While my knees held up very well, my calves and feet did not. As I lay on my sofa bed in our hotel "suite" (I stupidly volunteered to take the bad bed due to Prudence's bad back and Patience's offer to compensate me financially), my calves would alternately tense up then burn like fire. By day four, I had a blister on my fourth toe approximately the size of my...fourth toe. It was so large that the Post Office gave it its own ZIP code and Jefferson County decided to tax it as personal property.
Before this trip, I liked escalators. They represent a chance to rest your weary feet, to take an easy ride to the surface. But neither Prudence nor Patience believed in standing on an escalator. They, instead, walked up (or down) them, perhaps to get to their destination first, fighting to be the first through the metal detector to get into the Smithsonian, the Capitol, the Washington Monument or the public restrooms.
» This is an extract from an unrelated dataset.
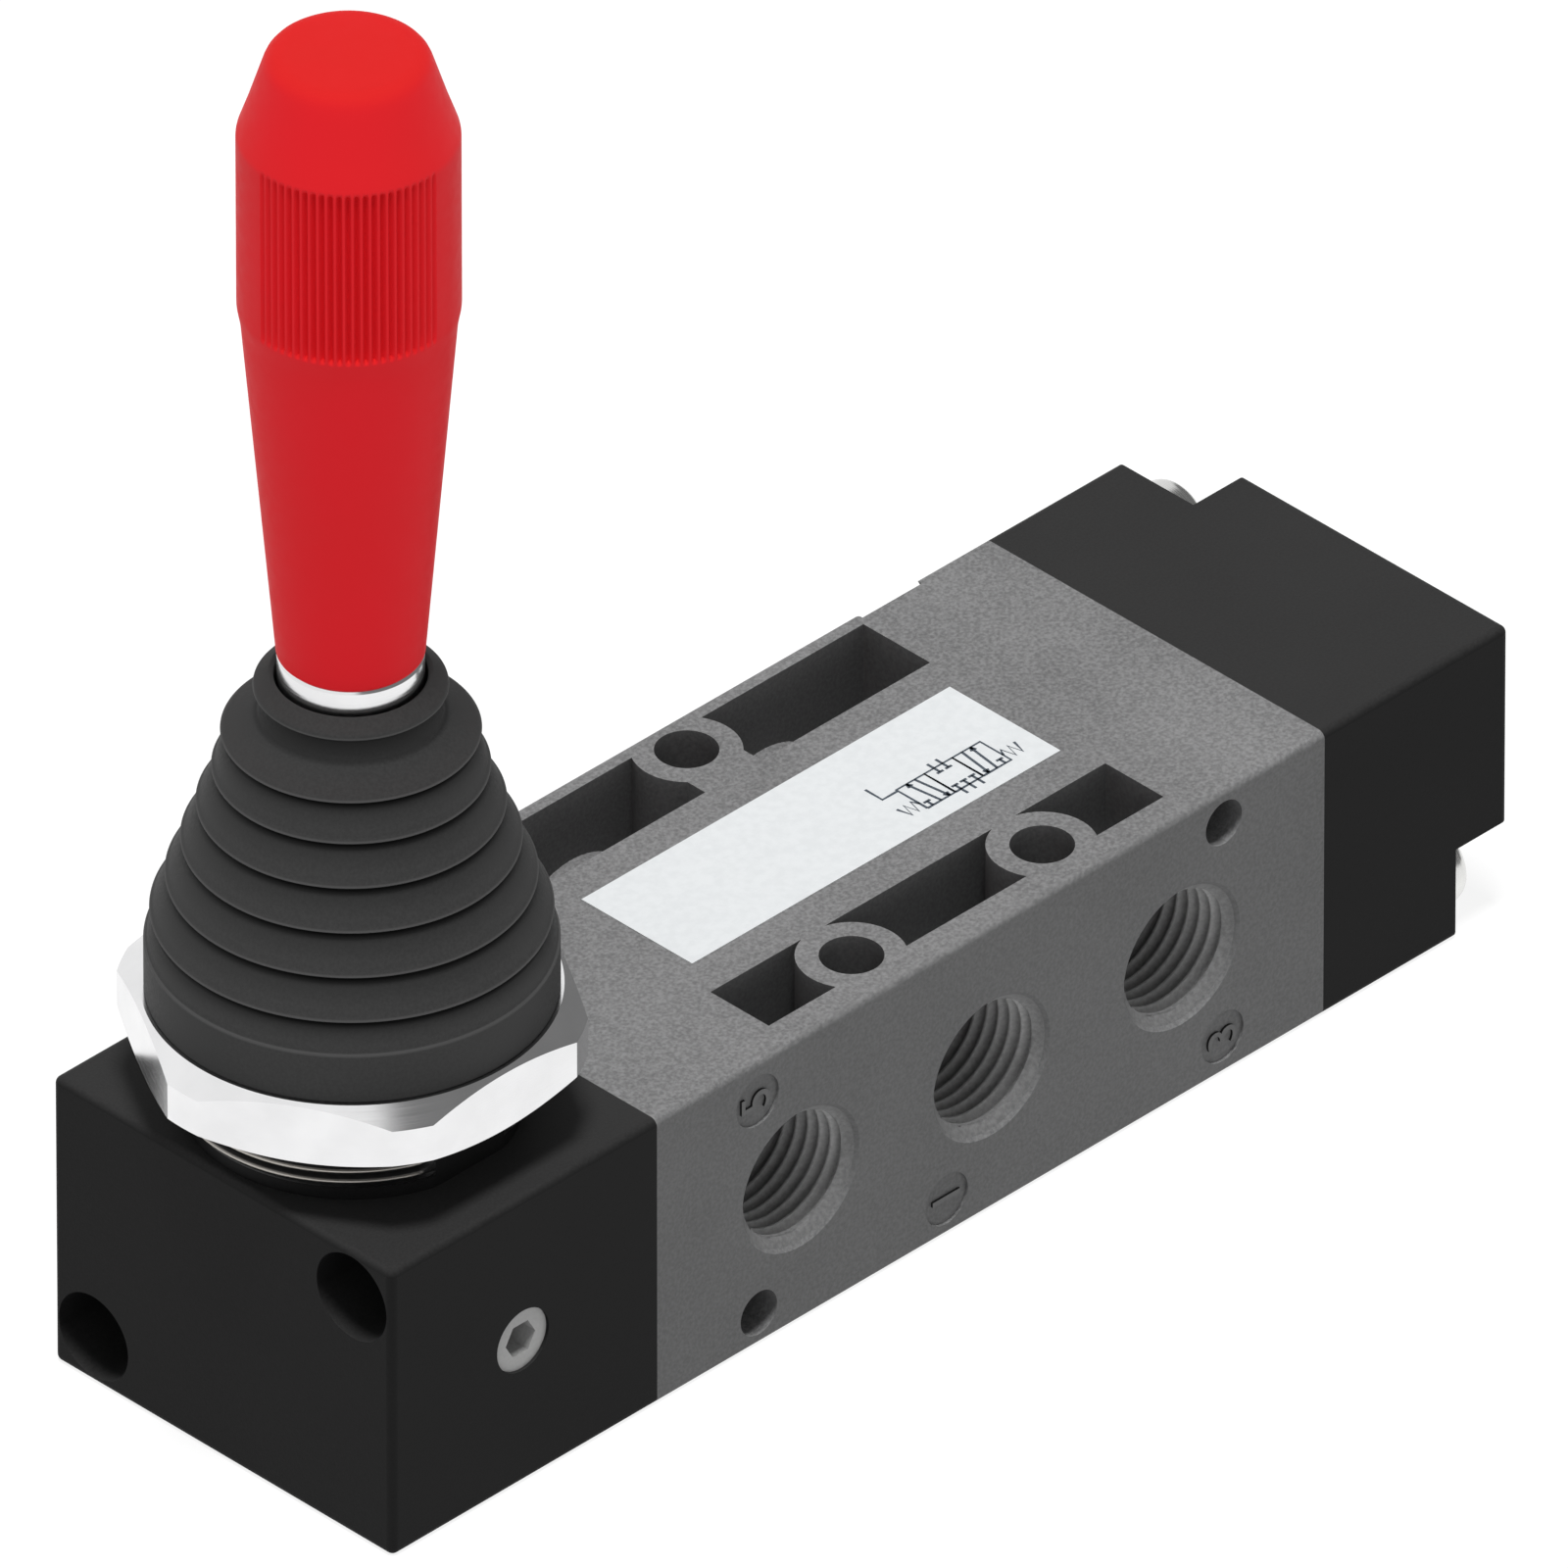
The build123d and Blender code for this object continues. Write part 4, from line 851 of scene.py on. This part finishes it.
# Boxes of the label's symbol: arrows from port to port, and blocked ports, as shares along and up a box
SYMBOL_BOXES = (
    ((((0.5, 0), (0.35, 1)), ((0.65, 1), (0.8, 0))), ((0.2, 0),)),
    ((), ((0.2, 0), (0.5, 0), (0.8, 0), (0.35, 1), (0.65, 1))),
    ((((0.5, 0), (0.65, 1)), ((0.35, 1), (0.2, 0))), ((0.8, 0),)))


def symbol_lines(width, height):
    """Line work of a five port, three position valve symbol with springs and a lever, as 2-D strokes."""
    tee = height * 0.2
    half = height * 0.1
    left = -len(SYMBOL_BOXES) * width / 2
    sides = [left + index * width for index in range(len(SYMBOL_BOXES))]
    strokes = [[(x, 0), (x + width, 0), (x + width, height), (x, height), (x, 0)] for x in sides]
    for side, (arrows, blocked) in zip(sides, SYMBOL_BOXES):
        for share, level in blocked:
            x = side + width * share
            end = height - tee if level else tee
            strokes += [[(x, height * level), (x, end)], [(x - half, end), (x + half, end)]]
        for ends in arrows:
            tail, tip = ((side + width * share, height * level) for share, level in ends)
            strokes += [[tail, tip], *arrow_head(tail, tip, height * 0.16)]
    for share, level in SYMBOL_BOXES[1][1]:
        x = width * (share - 0.5)
        strokes.append([(x, height * level), (x, height * (1.22 if level else -0.22))])
    for side in (-1, 1):
        foot = side * len(SYMBOL_BOXES) * width / 2
        strokes.append([(foot + side * width * 0.12 * index, height * level)
                        for index, level in enumerate((0.25, 0.45, 0.05, 0.45, 0.05, 0.45))])
    lever = left - width * 0.55
    strokes.append([(left - width * 0.02, height * 0.95), (lever, height * 0.95), (lever, height * 1.5)])
    return strokes


def arrow_head(tail, tip, size):
    """Two short strokes back from an arrow's tip."""
    way = (Vector(tail) - Vector(tip)).normalized() * size
    strokes = []
    for turn in (0.4, -0.4):
        x = way.x * cos(turn) - way.y * sin(turn)
        y = way.x * sin(turn) + way.y * cos(turn)
        strokes.append([tip, (tip[0] + x, tip[1] + y)])
    return strokes


def edges_mesh(name, strokes):
    """Strokes as one mesh of edges."""
    points = []
    edges = []
    for stroke in strokes:
        edges += [(len(points) + i, len(points) + i + 1) for i in range(len(stroke) - 1)]
        points += stroke
    return polyline(name, points, edges)


# Operators


class Step:
    """What the operators share."""

    bl_options = {"REGISTER", "UNDO"}


class VALVE_OT_finishes(Step, bpy.types.Operator):
    """Make all finishes and give them to the CAD nodes"""

    bl_idname = "valve.finishes"
    bl_label = "Finishes"

    def execute(self, context):
        make_finishes()
        for part in frame["record"]["subparts"]:
            node = frame["nodes"][part["node"]]
            node.data.materials.clear()
            node.data.materials.append(finish_of(part["material_slot"]))
        frame["nodes"]["guide_screw"].data.materials[0] = finish_of("dull_zinc")
        return {"FINISHED"}


class VALVE_OT_boot(Step, bpy.types.Operator):
    """Build the rubber boot"""

    bl_idname = "valve.boot"
    bl_label = "Boot"

    def execute(self, context):
        sizes = context.scene.valve_boot
        lever_x = context.scene.valve_places.lever_x
        boot = grow("rubber_boot", section("boot_outline", boot_outline(sizes)), turned_shape(), {
            "Segments": sizes.segments, "Axis X": lever_x, "Material": finish_of("boot_rubber")})
        # Per-point attribute of the painted highlight on the rims and the painted shade in the folds
        wear = boot.data.attributes.new("wear", "FLOAT", "POINT")
        wear.data.foreach_set("value", [wear_at(vertex.co.z, sizes) for vertex in boot.data.vertices])
        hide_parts("boot")
        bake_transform(boot)
        return {"FINISHED"}


class VALVE_OT_knob(Step, bpy.types.Operator):
    """Build the red knob with its two fans of flutes"""

    bl_idname = "valve.knob"
    bl_label = "Knob"

    def execute(self, context):
        sizes = context.scene.valve_knob
        knob = grow("lever_knob", section("knob_outline", knob_outline(sizes)), turned_shape(flutes=True), {
            "Segments": sizes.segments, "Axis X": context.scene.valve_places.lever_x,
            "Material": finish_of("red_moulding"), "Flute Pitch": sizes.flute_pitch,
            "Flutes": sizes.flutes, "Flute Depth": sizes.flute_depth, "Flute Share": sizes.flute_share,
            "Facing": sizes.facing, "Low": sizes.grip_low, "High": sizes.grip_high,
            "Floor Radius": sizes.bore + sizes.bore_wall})
        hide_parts("knob")
        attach(knob, "lever")
        return {"FINISHED"}


class VALVE_OT_neck_thread(Step, bpy.types.Operator):
    """Build the worn thread on the panel neck"""

    bl_idname = "valve.neck_thread"
    bl_label = "Neck thread"

    def execute(self, context):
        sizes = context.scene.valve_threads
        lever_x = context.scene.valve_places.lever_x
        spot = spots("neck_spot", [(lever_x, 0.0, sizes.neck_low)], "way", [(0.0, 0.0, 1.0)])
        thread = grow("neck_thread", spot, thread_shape(inside=False), {
            "Segments": 128, "Root Radius": sizes.neck_root, "Crest Radius": sizes.neck_radius,
            "Back Radius": sizes.neck_root - sizes.neck_wall, "Pitch": sizes.neck_pitch,
            "Length": sizes.neck_high - sizes.neck_low, "Flat": sizes.neck_flat,
            "Material": neck_thread_finish(lever_x, sizes.neck_radius)})
        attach(thread, "housing")
        return {"FINISHED"}


class VALVE_OT_port_threads(Step, bpy.types.Operator):
    """Build the pipe threads in the five ports"""

    bl_idname = "valve.port_threads"
    bl_label = "Port threads"

    def execute(self, context):
        places = context.scene.valve_places
        sizes = context.scene.valve_threads
        mouth = places.far_y - sizes.port_start - (sizes.port_radius - sizes.port_crest)
        starts = []
        ways = []
        for step in range(-2, 3):
            side = 1 if step % 2 else -1
            face = places.far_y if side > 0 else places.near_y
            starts.append((step * places.port_spacing, face - side * sizes.port_start, places.port_z))
            ways.append((0.0, -side, 0.0))
        threads = grow("port_threads", spots("port_spots", starts, "way", ways), thread_shape(inside=True), {
            "Segments": 96, "Root Radius": sizes.port_radius, "Crest Radius": sizes.port_crest,
            "Back Radius": sizes.port_radius + sizes.port_wall, "Pitch": sizes.port_pitch,
            "Length": sizes.port_end - sizes.port_start, "Flat": 1.0, "Material": port_thread_finish(mouth)})
        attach(threads, "housing")
        return {"FINISHED"}


class VALVE_OT_port_numbers(Step, bpy.types.Operator):
    """Build the cast numbers in the round recesses beside the ports"""

    bl_idname = "valve.port_numbers"
    bl_label = "Port numbers"

    def execute(self, context):
        places = context.scene.valve_places
        sizes = context.scene.valve_marks
        high = places.port_z + sizes.digit_high
        low = places.port_z - sizes.digit_low
        shift = sizes.digit_shift
        stations = {"5": (-2 * places.port_spacing + shift, high), "1": (shift, low),
                    "3": (2 * places.port_spacing - shift, low), "4": (-places.port_spacing + shift, high),
                    "2": (places.port_spacing + shift, high)}
        shape = number_shape()
        paint = number_finish()
        sunk = 0.02 * MM  # how far a number's foot is below the recess's floor
        short = 0.01 * MM  # how much its rise is less than the recess's depth
        for name, (x, z) in stations.items():
            side = 1 if name in "42" else -1
            face = places.far_y if side > 0 else places.near_y
            turn = Matrix(((0, -1, 0), (0, 0, side), (-side, 0, 0))).to_euler()
            spot = (x, face - side * (sizes.digit_floor + sunk), z)
            digit = grow("port_number_" + name, spots("number_spot_" + name, [spot], "turn", [turn]), shape, {
                "Text": name, "Height": sizes.digit_height, "Rise": sizes.digit_floor - short,
                "Material": paint})
            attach(digit, "housing")
        return {"FINISHED"}


class VALVE_OT_label_print(Step, bpy.types.Operator):
    """Print the flow symbol on the label"""

    bl_idname = "valve.label_print"
    bl_label = "Label print"

    def execute(self, context):
        sizes = context.scene.valve_marks
        middle_x, middle_y = 12.9, -4.6  # millimetres from the label's middle to the symbol's foot
        strokes = [[(sizes.label_x + (x + middle_x) * MM, sizes.label_y + (y + middle_y) * MM,
                     sizes.label_z + sizes.ink / 2) for x, y in stroke]
                   for stroke in symbol_lines(width=3.3, height=3.7)]
        ink = even("label_ink", (0.03, 0.05, 0.07), (0.4, 0.4), 0.5, 0.0003, (0.02, 0.03, 0.05),
                   (0.06, 0.08, 0.10))
        print_piece = grow("label_print", edges_mesh("label_strokes", strokes), ink_shape(), {
            "Width": sizes.line, "Thickness": sizes.ink, "Material": ink})
        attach(print_piece, "housing")
        return {"FINISHED"}


class VALVE_OT_springs(Step, bpy.types.Operator):
    """Build the centring springs"""

    bl_idname = "valve.springs"
    bl_label = "Centring springs"

    def execute(self, context):
        sizes = context.scene.valve_springs
        shape = spring_shape()
        plate_low, plate_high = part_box("spring_plate")
        axis_y, axis_z = ((plate_low[i] + plate_high[i]) / 2 for i in (1, 2))
        for node in ("front_centring_spring", "rear_centring_spring"):
            low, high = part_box(node)
            start = (low[0] + sizes.wire / 2 + sizes.end_gap, axis_y, axis_z)
            spring = grow(node.replace("centring", "wound"), polyline(node + "_start", [start]), shape, {
                "Turns": sizes.turns, "Mean Radius": sizes.mean_radius, "Wire": sizes.wire,
                "Length": high[0] - low[0] - sizes.wire - 2 * sizes.end_gap,
                "Material": finish_of("spring_steel")})
            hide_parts(node)
            near, far = Vector((low[0], axis_y, axis_z)), Vector((high[0], axis_y, axis_z))
            if node.startswith("rear"):
                near, far = far, near
            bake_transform(spring)
            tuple(near)
            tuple(far)
        return {"FINISHED"}


class VALVE_OT_stage(Step, bpy.types.Operator):
    """Set up the floor, light and camera"""

    bl_idname = "valve.stage"
    bl_label = "Stage"

    def execute(self, context):
        sizes = context.scene.valve_stage
        scene = context.scene
        scene.view_settings.view_transform = "Standard"
        self.floor(sizes)
        self.world(scene, sizes)
        self.lamp(sizes)
        self.camera(scene, sizes)
        return {"FINISHED"}

    def floor(self, sizes):
        half = sizes.floor_size / 2
        mesh = bpy.data.meshes.new("floor")
        mesh.from_pydata([(-half, -half, 0), (half, -half, 0), (half, half, 0), (-half, half, 0)], [],
                         [(0, 1, 2, 3)])
        mesh.materials.append(floor_finish(sizes.floor_glow))
        floor = new_object("floor", mesh)
        floor.visible_diffuse = False

    def world(self, scene, sizes):
        """Even light, darker from above, with a bright and a dark side in what shiny metal mirrors."""
        scene.world = bpy.data.worlds.new("studio")
        scene.world.use_nodes = True
        nodes = Nodes(scene.world.node_tree)
        way = nodes.place("Generated")
        side = nodes.along(way, (0.7071, -0.7071, 0.0))
        smooth = {"interpolation_type": "SMOOTHSTEP"}
        mirrored = side.ramp(0.06, 0.22, sizes.bright_side, sizes.dark_side, **smooth)
        soft = nodes.split(way)[2].ramp(0.05, 0.45, sizes.surround, sizes.sky, **smooth)
        path = nodes.add("ShaderNodeLightPath")
        lit = path["Is Glossy Ray"].ramp(0.0, 1.0, soft, mirrored)
        back = nodes.tree.nodes["Background"].inputs
        nodes.plug(path["Is Camera Ray"].ramp(0.0, 1.0, lit, sizes.backdrop), back["Strength"])
        nodes.plug((1.0, 1.0, 1.0, 1.0), back["Color"])

    def lamp(self, sizes):
        lamp = bpy.data.lights.new("key", "SUN")
        lamp.energy = sizes.key
        lamp.angle = sizes.softness
        key = new_object("key", lamp)
        key.visible_glossy = False
        key.rotation_euler = Vector(sizes.slant).to_track_quat("Z", "Y").to_euler()

    def camera(self, scene, sizes):
        data = bpy.data.cameras.new("photo_view")
        data.sensor_width = 36.0
        data.lens = sizes.lens
        data.clip_end = 100.0
        camera = new_object("photo_view", data)
        away = Vector((-1.0, -1.0, 1.0)).normalized()
        camera.location = Vector(sizes.aim) + away * sizes.distance
        camera.rotation_euler = away.to_track_quat("Z", "Y").to_euler()
        scene.camera = camera


class VALVE_PT_panel(bpy.types.Panel):
    """Lists the steps that build the valve"""

    bl_idname = "VALVE_PT_panel"
    bl_label = "Hand lever air valve"
    bl_space_type = "VIEW_3D"
    bl_region_type = "UI"
    bl_category = "Valve"

    def draw(self, context):
        for operator in OPERATORS:
            self.layout.operator(operator.bl_idname)


GROUPS = {"valve_places": ValvePlaces, "valve_boot": ValveBoot, "valve_knob": ValveKnob,
          "valve_threads": ValveThreads, "valve_marks": ValveMarks, "valve_springs": ValveSprings,
          "valve_stage": ValveStage}
OPERATORS = (VALVE_OT_finishes, VALVE_OT_boot, VALVE_OT_knob, VALVE_OT_neck_thread, VALVE_OT_port_threads,
             VALVE_OT_port_numbers, VALVE_OT_label_print, VALVE_OT_springs, VALVE_OT_stage)
CLASSES = (*GROUPS.values(), *OPERATORS, VALVE_PT_panel)


def register():
    """Add the classes and the scene's size groups."""
    for item in CLASSES:
        bpy.utils.register_class(item)
    for name, group in GROUPS.items():
        setattr(bpy.types.Scene, name, bpy.props.PointerProperty(type=group))


def unregister():
    """Take the classes and the size groups away again."""
    for name in GROUPS:
        delattr(bpy.types.Scene, name)
    for item in reversed(CLASSES):
        bpy.utils.unregister_class(item)


def main():
    """Build everything in order."""
    register()
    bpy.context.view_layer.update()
    bpy.ops.valve.finishes()
    bpy.ops.valve.boot()
    bpy.ops.valve.knob()
    bpy.ops.valve.neck_thread()
    bpy.ops.valve.port_threads()
    bpy.ops.valve.port_numbers()
    bpy.ops.valve.label_print()
    bpy.ops.valve.springs()
    bpy.ops.valve.stage()


if __name__ == "__main__":
    main()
Patience and Prudence did have an altercation over the use of cell phones in certain areas where respect was required, and I must admit I lost my cool once as we tried to find the hotel at 10 p.m. in a cold rain after emerging from the metro to a street corner we'd never before seen while dragging our suitcases and looking at a piss-poor street map. I also discovered that Patience and Prudence did not want to watch "Little Couple," "18 Kids and Counting," "Jon and Kate Plus Eight" or "Amazing Spider Women" (about Siamese twins). Thank God I had my own TV in the hotel...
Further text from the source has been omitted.